Automatically Set Concurrency Lock To Prevent Double Consumption#
[12]:
tracker1 = MyTracker.new(id=3)
with tracker1.start(verbose=True):
# Another worker load the tracker data
tracker2 = MyTracker.load(id=3)
with logger.nested(): # just make the logging nicer
try:
# Worker 2 try to run task
with tracker2.start(verbose=True):
run_good_task() # worker 2 won't be able to run task
except TaskLockedError as e:
pass
run_good_task() # worker 1 then can finish the task
tracker = MyTracker.load(id=3)
rprint(tracker)
print(f"{tracker.status_name = }")
+----- ⏱ ⏩ start task(id=3, status=0 (pending), attempts=1) -------------------+
| set status = 10 (⏳ in_progress) and 🔓 lock the task.
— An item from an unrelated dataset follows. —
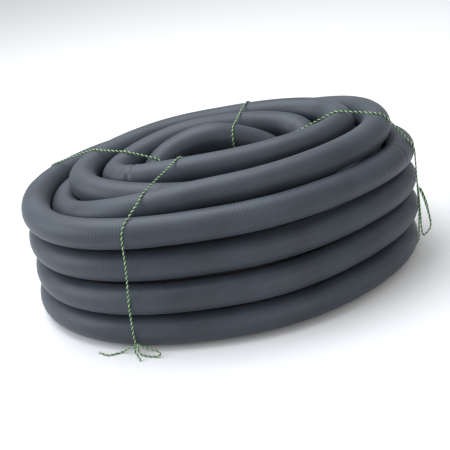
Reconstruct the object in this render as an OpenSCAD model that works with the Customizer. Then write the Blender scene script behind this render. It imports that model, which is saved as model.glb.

| +----- start task logging ---------------------------------------------------+
| ⏳ +----- ⏱ ⏩ start task(id=3, status=10 (in_progress), attempts=2) ----------+
| ⏳ | 🔓 the task is locked, do nothing!
| ⏳ +----- ⏰ ⏹️ end task(id=3 status=10)) -------------------------------------+
| ⏳ run good task
| +----- end task logging -----------------------------------------------------+
| task succeeded, set status = 40 (✅ succeeded) and 🔐 unlock the task.
+----- ⏰ ⏹️ end task(id=3 status=40)) -----------------------------------------+
MyTracker( id=3, status=40, attempts=1, create_time=datetime.datetime(2024, 1, 9, 4, 51, 8, 928509, tzinfo=datetime.timezone.utc), update_time=datetime.datetime(2024, 1, 9, 4, 51, 8, 936543, tzinfo=datetime.timezone.utc), lock=None, lock_time=datetime.datetime(2024, 1, 9, 4, 51, 8, 932794, tzinfo=datetime.timezone.utc), lock_expire_time=datetime.datetime(2024, 1, 9, 4, 51, 18, 932794, tzinfo=datetime.timezone.utc), data={}, errors={} )
tracker.status_name = 'succeeded'